Short task:
Find and copy every line in the records that includes the string "caption".

The records:

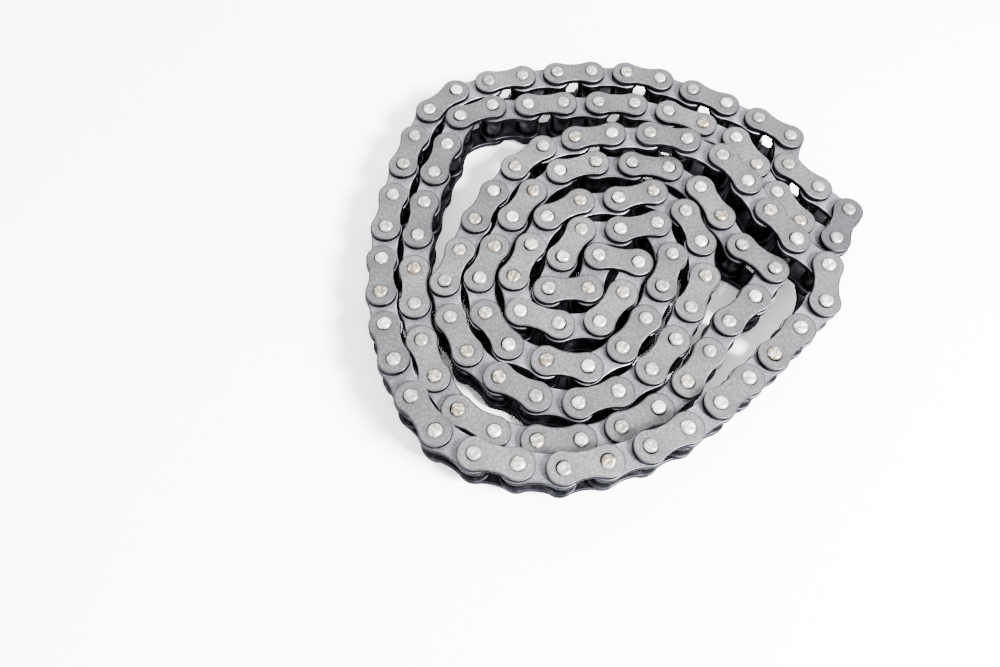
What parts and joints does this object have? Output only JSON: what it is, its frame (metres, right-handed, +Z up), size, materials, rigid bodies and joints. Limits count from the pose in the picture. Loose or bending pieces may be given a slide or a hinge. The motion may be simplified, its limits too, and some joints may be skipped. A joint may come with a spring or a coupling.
{
  "type": "roller chain",
  "caption": "Roller drive chain of waisted plates, pins, bushes and rollers, lying on its side in folds with one pivot of its loop left open.",
  "frame": {"origin": "middle of the plan outline, on the surface that the lower pin ends rest on", "axes": "+Z up, along the pins; +Y away from the viewer of the picture; +X to its right"},
  "size_m": [0.1648, 0.1599, 0.0233],
  "materials": {
    "outer_plate": "satin, dull grey",
    "inner_plate": "satin, silver grey",
    "pin": "worn bright",
    "bush": "oily",
    "roller": "dark oily",
    "outer_link": "satin, dull grey",
    "inner_link": "satin, silver grey",
    "coil": "satin, dull grey"
  },
  "bodies": {
    "coil": {"coil_run_01": "coil", "coil_run_02": "coil", "coil_run_03": "coil", "coil_run_04": "coil", "coil_run_05": "coil", "coil_run_06": "coil", "coil_run_07": "coil", "coil_run_08": "coil", "coil_run_09": "coil", "coil_run_10": "coil", "coil_run_11": "coil", "coil_run_12": "coil", "coil_run_13": "coil", "coil_run_14": "coil", "coil_run_15": "coil", "coil_run_16": "coil", "coil_run_17": "coil", "coil_run_18": "coil", "open_pivot_shank": "pin"},
    "link_18": {"inner_link_18": "inner_link"},
    "link_17": {"outer_link_17": "outer_link"},
    "link_16": {"inner_link_16": "inner_link"},
    "link_15": {"outer_link_15": "outer_link"},
    "link_14": {"inner_link_14": "inner_link"},
    "link_13": {"outer_link_13": "outer_link"},
    "link_12": {"inner_link_12": "inner_link"},
    "link_11": {"outer_link_11": "outer_link"},
    "link_10": {"inner_link_10": "inner_link"},
    "link_09": {"outer_link_09": "outer_link"},
    "link_08": {"inner_link_08": "inner_link"},
    "link_07": {"outer_link_07": "outer_link"},
    "link_06": {"inner_link_06_top_plate": "inner_plate", "inner_link_06_bottom_plate": "inner_plate", "inner_link_06_bush_a": "bush", "inner_link_06_bush_b": "bush"},
    "roller_06a": {"inner_link_06_roller_a": "roller"},
    "roller_06b": {"inner_link_06_roller_b": "roller"},
    "link_05": {"outer_link_05_top_plate": "outer_plate", "outer_link_05_bottom_plate": "outer_plate", "outer_link_05_pin_a": "pin", "outer_link_05_pin_b": "pin"},
    "link_04": {"inner_link_04_top_plate": "inner_plate", "inner_link_04_bottom_plate": "inner_plate", "inner_link_04_bush_a": "bush", "inner_link_04_bush_b": "bush"},
    "roller_04a": {"inner_link_04_roller_a": "roller"},
    "roller_04b": {"inner_link_04_roller_b": "roller"},
    "link_03": {"outer_link_03_top_plate": "outer_plate", "outer_link_03_bottom_plate": "outer_plate", "outer_link_03_pin_a": "pin", "outer_link_03_pin_b": "pin"},
    "link_02": {"inner_link_02_top_plate": "inner_plate", "inner_link_02_bottom_plate": "inner_plate", "inner_link_02_bush_a": "bush", "inner_link_02_bush_b": "bush"},
    "roller_02a": {"inner_link_02_roller_a": "roller"},
    "roller_02b": {"inner_link_02_roller_b": "roller"},
    "link_01": {"outer_link_01_top_plate": "outer_plate", "outer_link_01_bottom_plate": "outer_plate", "outer_link_01_pin_a": "pin"}
  },
  "joints": [
    {"name": "pivot_18", "type": "hinge", "parent": "coil", "child": "link_18", "pos_m": [-0.07563, 0.01845, 0.0092], "axis": [0, 0, 1], "range_deg": [0, 60]},
    {"name": "pivot_17", "type": "hinge", "parent": "link_18", "child": "link_17", "pos_m": [-0.07331, 0.03093, 0.0092], "axis": [0, 0, 1], "range_deg": [0, 20]},
    {"name": "pivot_16", "type": "hinge", "parent": "link_17", "child": "link_16", "pos_m": [-0.07009, 0.04322, 0.0092], "axis": [0, 0, 1], "range_deg": [0, 20]},
    {"name": "pivot_15", "type": "hinge", "parent": "link_16", "child": "link_15", "pos_m": [-0.0656, 0.0551, 0.0092], "axis": [0, 0, 1], "range_deg": [0, 20]},
    {"name": "pivot_14", "type": "hinge", "parent": "link_15", "child": "link_14", "pos_m": [-0.05678, 0.06424, 0.0092], "axis": [0, 0, 1], "range_deg": [0, 20]},
    {"name": "pivot_13", "type": "hinge", "parent": "link_14", "child": "link_13", "pos_m": [-0.04505, 0.0691, 0.0092], "axis": [0, 0, 1], "range_deg": [0, 20]},
    {"name": "pivot_12", "type": "hinge", "parent": "link_13", "child": "link_12", "pos_m": [-0.03269, 0.07201, 0.0092], "axis": [0, 0, 1], "range_deg": [0, 20]},
    {"name": "pivot_11", "type": "hinge", "parent": "link_12", "child": "link_11", "pos_m": [-0.02013, 0.07389, 0.0092], "axis": [0, 0, 1], "range_deg": [0, 20]},
    {"name": "pivot_10", "type": "hinge", "parent": "link_11", "child": "link_10", "pos_m": [-0.00747, 0.07489, 0.0092], "axis": [0, 0, 1], "range_deg": [0, 20]},
    {"name": "pivot_09", "type": "hinge", "parent": "link_10", "child": "link_09", "pos_m": [0.00523, 0.07487, 0.0092], "axis": [0, 0, 1], "range_deg": [0, 20]},
    {"name": "pivot_08", "type": "hinge", "parent": "link_09", "child": "link_08", "pos_m": [0.01766, 0.07225, 0.0092], "axis": [0, 0, 1], "range_deg": [0, 20]},
    {"name": "pivot_07", "type": "hinge", "parent": "link_08", "child": "link_07", "pos_m": [0.02931, 0.0672, 0.0092], "axis": [0, 0, 1], "range_deg": [0, 20]},
    {"name": "pivot_06", "type": "hinge", "parent": "link_07", "child": "link_06", "pos_m": [0.04065, 0.06149, 0.0092], "axis": [0, 0, 1], "range_deg": [0, 20]},
    {"name": "roller_06a_spin", "type": "hinge", "parent": "link_06", "child": "roller_06a", "pos_m": [0.04065, 0.06149, 0.0092], "axis": [0, 0, 1], "continuous": true},
    {"name": "roller_06b_spin", "type": "hinge", "parent": "link_06", "child": "roller_06b", "pos_m": [0.05165, 0.05514, 0.0092], "axis": [0, 0, 1], "continuous": true},
    {"name": "pivot_05", "type": "hinge", "parent": "link_06", "child": "link_05", "pos_m": [0.05165, 0.05514, 0.0092], "axis": [0, 0, 1], "range_deg": [0, 20]},
    {"name": "pivot_04", "type": "hinge", "parent": "link_05", "child": "link_04", "pos_m": [0.06189, 0.04762, 0.0092], "axis": [0, 0, 1], "range_deg": [0, 20]},
    {"name": "roller_04a_spin", "type": "hinge", "parent": "link_04", "child": "roller_04a", "pos_m": [0.06189, 0.04762, 0.0092], "axis": [0, 0, 1], "continuous": true},
    {"name": "roller_04b_spin", "type": "hinge", "parent": "link_04", "child": "roller_04b", "pos_m": [0.05946, 0.03515, 0.0092], "axis": [0, 0, 1], "continuous": true},
    {"name": "pivot_03", "type": "hinge", "parent": "link_04", "child": "link_03", "pos_m": [0.05946, 0.03515, 0.0092], "axis": [0, 0, 1], "range_deg": [0, 20]},
    {"name": "pivot_02", "type": "hinge", "parent": "link_03", "child": "link_02", "pos_m": [0.06832, 0.02605, 0.0092], "axis": [0, 0, 1], "range_deg": [0, 20]},
    {"name": "roller_02a_spin", "type": "hinge", "parent": "link_02", "child": "roller_02a", "pos_m": [0.06832, 0.02605, 0.0092], "axis": [0, 0, 1], "continuous": true},
    {"name": "roller_02b_spin", "type": "hinge", "parent": "link_02", "child": "roller_02b", "pos_m": [0.07726, 0.01703, 0.0092], "axis": [0, 0, 1], "continuous": true},
    {"name": "pivot_01", "type": "hinge", "parent": "link_02", "child": "link_01", "pos_m": [0.07726, 0.01703, 0.0092], "axis": [0, 0, 1], "range_deg": [0, 20]}
  ]
}
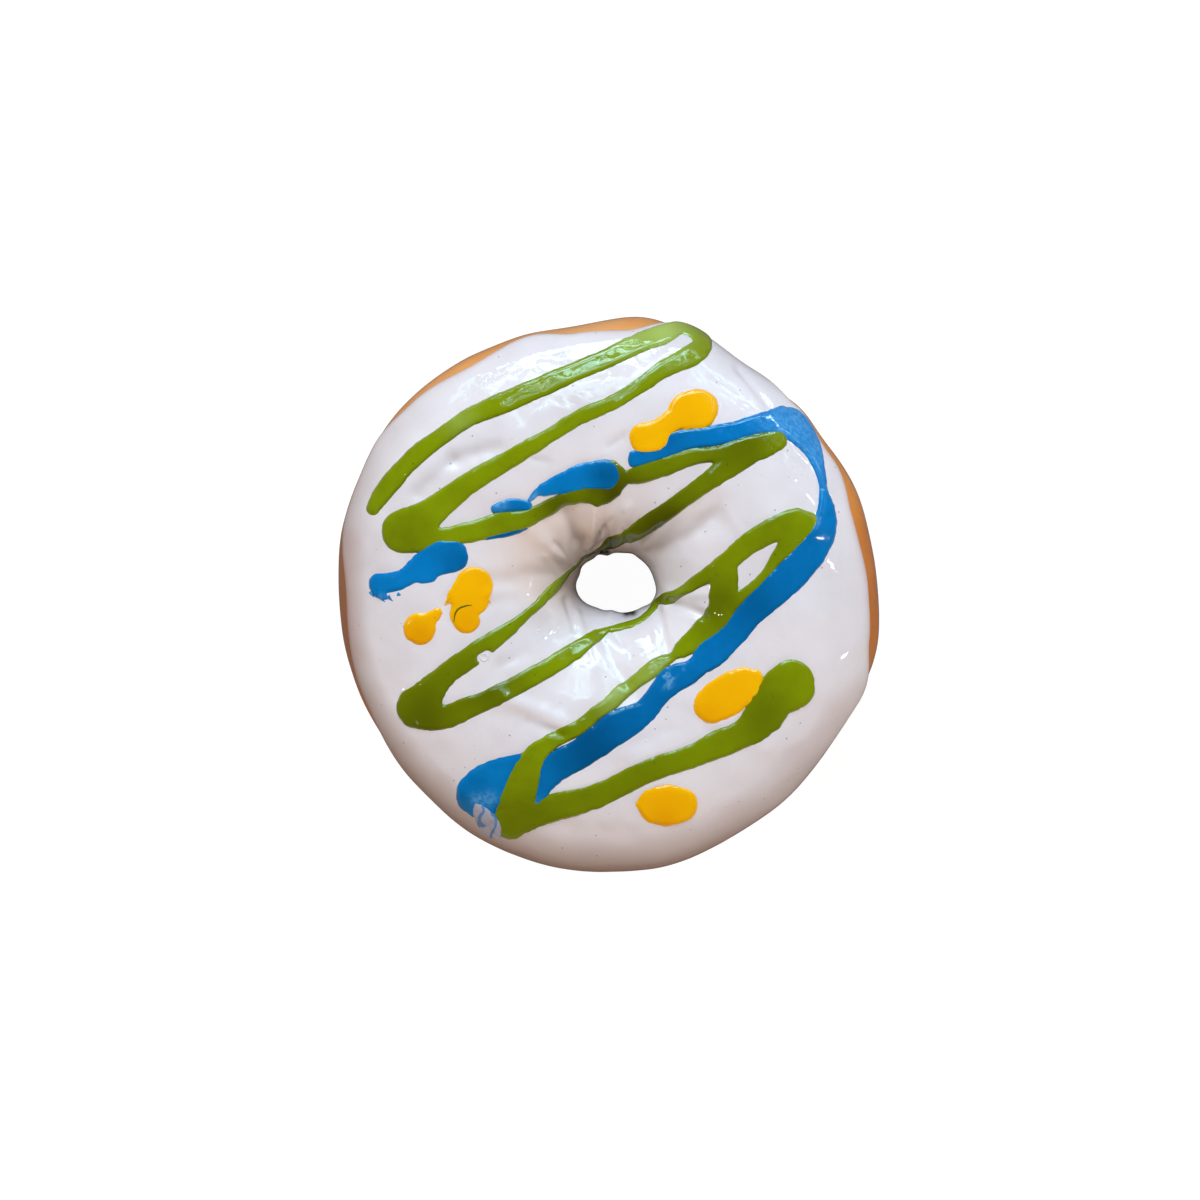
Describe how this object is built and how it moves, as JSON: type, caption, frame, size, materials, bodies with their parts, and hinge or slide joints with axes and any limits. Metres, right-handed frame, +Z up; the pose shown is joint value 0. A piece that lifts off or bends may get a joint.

Answer to the problem:
  "caption": "Roller drive chain of waisted plates, pins, bushes and rollers, lying on its side in folds with one pivot of its loop left open.",
Describe how this object is built and how it moves, as JSON: type, caption, frame, size, materials, bodies with their parts, and hinge or slide joints with axes and any limits. Metres, right-handed frame, +Z up; the pose shown is joint value 0. A piece that lifts off or bends may get a joint.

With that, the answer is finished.